Président du Conseil national des administrateurs judiciaires et mandataires judiciaires (CNAJMJ), Frédéric Abitbol évolue dans le métier depuis plus vingt ans. Impliqué dans ses dossiers, il a une conception sociale de sa mission et une méthode immuable : poser un regard lucide sur des situations difficiles, dire les choses et respecter toutes les parties pour, in fine, les convaincre de faire les efforts nécessaires pour bâtir une solution permettant de sauver les entreprises et les emplois qu’elles portent.

Décideurs. Pourquoi ce métier, comment êtes-vous arrivé au Restructuring ? Quelles sont les qualités à avoir ?

Frédéric Abitbol.
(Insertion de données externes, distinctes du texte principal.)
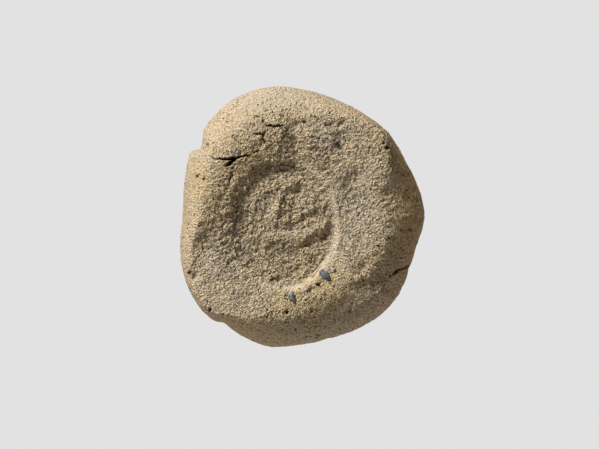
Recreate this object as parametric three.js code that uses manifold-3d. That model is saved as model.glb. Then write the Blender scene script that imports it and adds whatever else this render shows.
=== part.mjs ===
// A clay bulla: one lump of dried clay, pressed with an oval stamp seal.
// It lies on its back with the impression up. Millimetres, +Z up, +X to the right of the impression and
// +Y to its top. The origin is under the middle of the lump, on the surface that it lies on.

import * as THREE from 'three';
import { mergeVertices } from 'three/addons/utils/BufferGeometryUtils.js';
import Module from 'manifold-3d';

// Driving sizes
const girthHeights = [4.9, 5.2, 5.4, 5.2, 5.2, 5.4, 5.3, 5.3, 5.2, 5.0, 5.1, 5.1]; // widest line, every 30 degrees
const crownHeight = 11.3; // top of the rolled rim, before the relief
const nickReach = 1.4; // how far a nick in the outline runs inwards

// Plan outline: radius every 15 degrees from +X, turning towards +Y
const outlineRadii = [
  15.4, 15.0, 14.75, 15.05, 15.05, 15.3, 15.95, 16.75, 16.95, 16.55, 16.05, 15.15,
  14.9, 15.7, 16.6, 17.1, 16.75, 16.8, 16.05, 15.7, 15.75, 15.75, 15.2, 14.8,
];

// How far the rounded edge reaches in from the outline: above the girth and below it, at the same angles
const upperReach = [
  6.8, 5.8, 2.8, 0.9, 1.5, 2.6, 4.0, 4.6, 4.6, 4.2, 3.6, 3.0,
  2.6, 2.0, 1.0, 0.9, 2.6, 4.6, 6.2, 7.0, 7.6, 7.4, 6.2, 5.8,
];
const lowerReach = [6.2, 6.0, 6.4, 6.8, 7.0, 6.6, 6.2, 6.4, 6.8, 7.0, 6.6, 6.2];

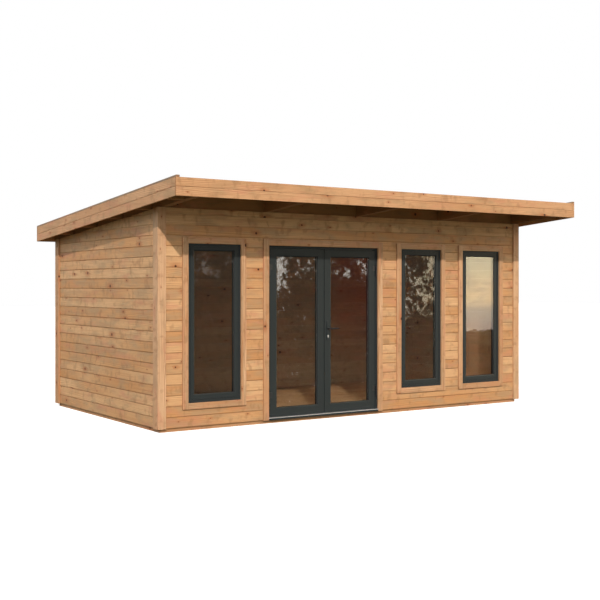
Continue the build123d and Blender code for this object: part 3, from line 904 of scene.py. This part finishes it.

Tout simplement parce que le cours de procédures collectives qui m’a plu quand j’étais à la fac, et que le métier m’a paru intéressant. Surtout, j’avais envie d’avoir un métier qui ait du sens, et que je serais capable d’expliquer à mes enfants. Je peux aujourd’hui leur dire que le temps que je ne passe pas avec eux, je le passe à construire des solutions pour sauver des entreprises et des emplois.

Pour réussir dans cette optique, il faut fondamentalement aimer les gens, être extrêmement pragmatique et être digne de la confiance de tous. Car la confiance est la base de tout. Il faut aussi savoir regarder un dossier de manière différente. Par définition, lorsque nous sommes appelés, des personnes intelligentes se sont déjà penchées dessus et n’ont pas trouvé de solution.

L’empathie est également clé car elle permet de se mettre à la place de toutes les personnes concernées. Le restructuring est par nature un conflit entre deux intérêts qui sont tous les deux légitimes : le débiteur qui ne peut pas payer d’un côté, et ses créanciers qui lui ont fait confiance, et envers lesquels les engagements ne sont pas tenus. L’objectif est de chercher à concilier ces deux intérêts et de les transcender pour aboutir à une solution : sauver l’entreprise.

Quel a été le dossier le plus marquant de votre carrière ?

Les dossiers industriels sont souvent les plus marquants. Les gens qui ont eu la chance de visiter une fonderie ne peuvent pas l’oublier. Les plus petits dossiers sont, eux, souvent les plus intenses sur le plan humain : au-delà de leur entreprise, c’est toute la vie des entrepreneurs qui est en jeu. Les grands dossiers financiers sont, quant à eux, évidemment, les plus complexes techniquement, et amènent à des négociations pointues, souvent passionnantes, avec un grand nombre d’interlocuteurs, tous très professionnels et souvent de cultures différentes.

Le métier est riche de ça : on voit toutes genres d’entreprises, dans tous les secteurs, qui demandent toutes des solutions sur mesure.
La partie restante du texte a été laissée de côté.